Enfin, les débats relatifs aux groupes de niveaux favorisent les confusions conceptuelles. Les groupes de niveaux ont notamment pour objet de « gérer l’hétérogénéité » qu’il faudrait absolument réduire grâce à la création des groupes de niveaux. Toutefois, cette hétérogénéité n’est rien d’autre que la mixité sociale et scolaire. Pour cette raison, les groupes de niveaux sont contraires à l’objectif de mixité sociale affirmé par la loi du 24 août 2021 confortant les principes de la République : « L’autorité de l’État compétente en matière d’éducation veille (…) à l’amélioration de la mixité sociale au sein de ces établissements » (article 58). La ministre Belloubet n’échappe pas à cette confusion conceptuelle. Elle ne peut à la fois défendre les groupes de niveaux et affirmer que « le risque, celui que je ne laisserai pas advenir, c’est la sélection par l’échec, un refus de mixité scolaire et sociale dans les classes ». Elle doit faire un choix entre ségrégation et mixité sociale.
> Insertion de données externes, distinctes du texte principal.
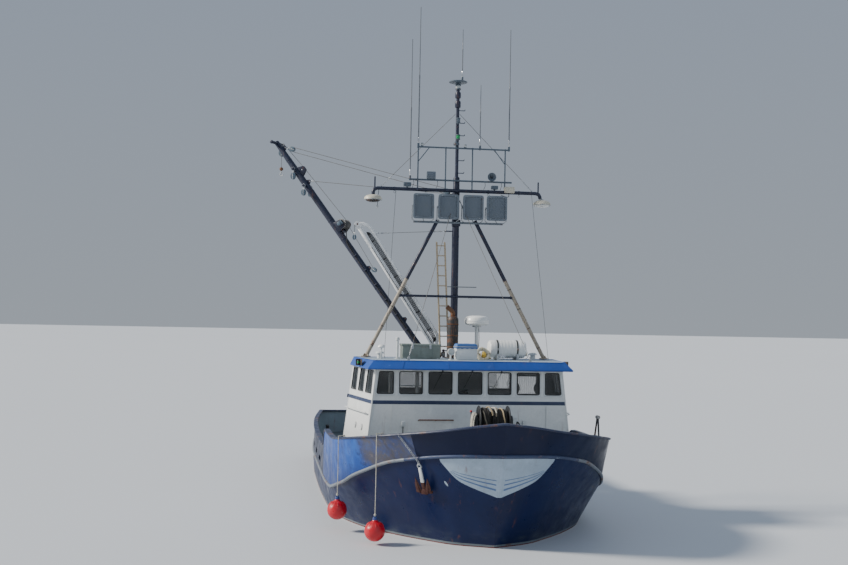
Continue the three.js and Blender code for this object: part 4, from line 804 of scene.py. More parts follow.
def level_at(i, t):
    """Point of level i at its share t of the way aft: half breadth, distance aft, height (mm)."""
    _, stem, half, height = LEVELS[i]
    u = (LOA - stem) * t
    return half(u), stem + u, height(stem + u)


def half_at(i, s):
    return LEVELS[i][2](s - LEVELS[i][1])


def z_at(i, s):
    return LEVELS[i][3](s)


def plating(s, z):
    """Half breadth of the plating at a distance aft and a height (mm)."""
    pts = [(half(s - stem), height(s)) for _, stem, half, height in LEVELS if s >= stem]
    for (b0, z0), (b1, z1) in zip(pts, pts[1:]):
        if z0 <= z <= z1:
            return b0 + (b1 - b0) * (z - z0) / (z1 - z0)
    return pts[-1][0]


def skin_half(s, z):
    """Half breadth of the skin as it is meshed, ruled between two levels at equal shares aft (mm)."""
    for i in range(len(LEVELS) - 1):
        def at(t):
            a, b = level_at(i, t), level_at(i + 1, t)
            f = (z - a[2]) / (b[2] - a[2])
            return a[1] + (b[1] - a[1]) * f, a[0] + (b[0] - a[0]) * f, f
        if not (-0.001 <= at(0.0)[2] <= 1.001 or -0.001 <= at(1.0)[2] <= 1.001) or at(0.0)[0] > s:
            continue
        lo, hi = 0.0, 1.0
        for _ in range(40):
            mid = (lo + hi) / 2
            lo, hi = (mid, hi) if at(mid)[0] < s else (lo, mid)
        q = at(lo)
        if -0.001 <= q[2] <= 1.001:
            return q[1]
    return plating(s, z)


def on_plating(s, z, side, out=0.0):
    """World point on the plating and its outward direction (metres); side is +1 port, -1 starboard."""
    b = plating(s, z)
    bs = (plating(s + 60, z) - plating(s - 60, z)) / 120
    bz = (plating(s, z + 60) - plating(s, z - 60)) / 120
    n = Vector((side, -bs, -bz)).normalized()
    return Vector((side * b * 0.001, Y(s), z * 0.001)) + n * out, n


# shares of the way aft, closer together at the bow and at the deck break
def stations():
    t = [0.0, 0.002, 0.0045, 0.008, 0.012]
    while t[-1] < 0.1:
        t.append(t[-1] + 0.0045)
    while t[-1] < 0.985:
        t.append(t[-1] + 0.0078)
    return t + [1.0]


PORTS = [8700, 10500, 12300, 14100, 15900]
STATION = stations()
for s_ in PORTS + [s + 620 for s in PORTS] + [BREAK_S]:      # put a station on each edge
    k_ = min(range(1, len(STATION) - 1), key=lambda i: abs(STATION[i] - (s_ - 0) / LOA))
    STATION[k_] = s_ / LOA
STATION.sort()


def section(t):
    """Points from the keel to the rail at one share aft, with the name of the strake above each (mm)."""
    keys = [level_at(i, t) for i in range(8)]
    rows = []
    lengths = [0]
    for a, b in zip(keys, keys[1:]):
        lengths.append(lengths[-1] + math.hypot(b[0] - a[0], b[2] - a[2]) + 1e-6)
    bc = fair(list(zip(lengths[:5], [k[0] for k in keys[:5]])))     # rounded below the waterline
    zc = fair(list(zip(lengths[:5], [k[2] for k in keys[:5]])))
    sc = fair(list(zip(lengths[:5], [-k[1] for k in keys[:5]])))
    for i in range(4):
        for j in range(4):
            q = lengths[i] + (lengths[i + 1] - lengths[i]) * j / 4
            rows.append((bc(q), -sc(q), zc(q), "antifoul"))

    def between(a, b, f, strake):
        rows.append(tuple(a[k] + (b[k] - a[k]) * f for k in range(3)) + (strake,))
    wl, top, kn, rail = keys[4:8]
    f = 70 / (top[2] - wl[2])
    rows.append((*wl, "antifoul"))
    between(wl, top, f * 0.35, "stripe")
    for g in (f, f + (1 - f) / 3, f + 2 * (1 - f) / 3):
        between(wl, top, g, "navy")
    for g in (0, 0.25, 0.5, 0.75):
        between(top, kn, g, "navy")
    z0, z1 = (DECK + 60 - kn[2]) / (rail[2] - kn[2]), (DECK + 210 - kn[2]) / (rail[2] - kn[2])
    if kn[1] < 8200 or z0 < 0.02:
        z0, z1 = 0.25, 0.5
    between(kn, rail, 0, "band")
    between(kn, rail, z0, "port")
    between(kn, rail, z1, "band")
    between(kn, rail, (1 + z1) / 2, "band")
    rows.append((rail[0], rail[1], rail[2] - CAP_H * 0.5, "end"))
    return rows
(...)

Il existe des solutions à l’impasse actuelle. Par exemple, sur les quatre heures hebdomadaires de cours, une heure par semaine, dans un groupe de 15 élèves, pourrait être consacrée à la compréhension de notions difficiles. Dans le cadre de travaux dirigés, les élèves pourraient travailler en autonomie partielle, dans des groupes de deux ou trois, dont la composition serait en partie variable à chaque séance. Ces groupes seraient constitués d’élèves de niveaux scolaires plus ou moins hétérogènes. Certains élèves sont tout à fait disposés à aider leurs camarades. Outre qu’il s’agit d’une action altruiste et valorisante, cette aide développe leurs compétences cognitives et socio-émotionnelles. Dans la devise de la République, la liberté, la solidarité et la fraternité sont considérés ensemble. Favoriser les pratiques coopératives entre élèves est une façon de créer des solidarités, des amitiés et des habitudes de travail insuffisamment présentes. Produit de l’ignorance des pratiques pédagogiques novatrices, de l’inculture scientifique, des réflexes démagogiques et du poids d’une idéologie conservatrice, le projet Attal des groupes de niveaux doit être résolument combattu.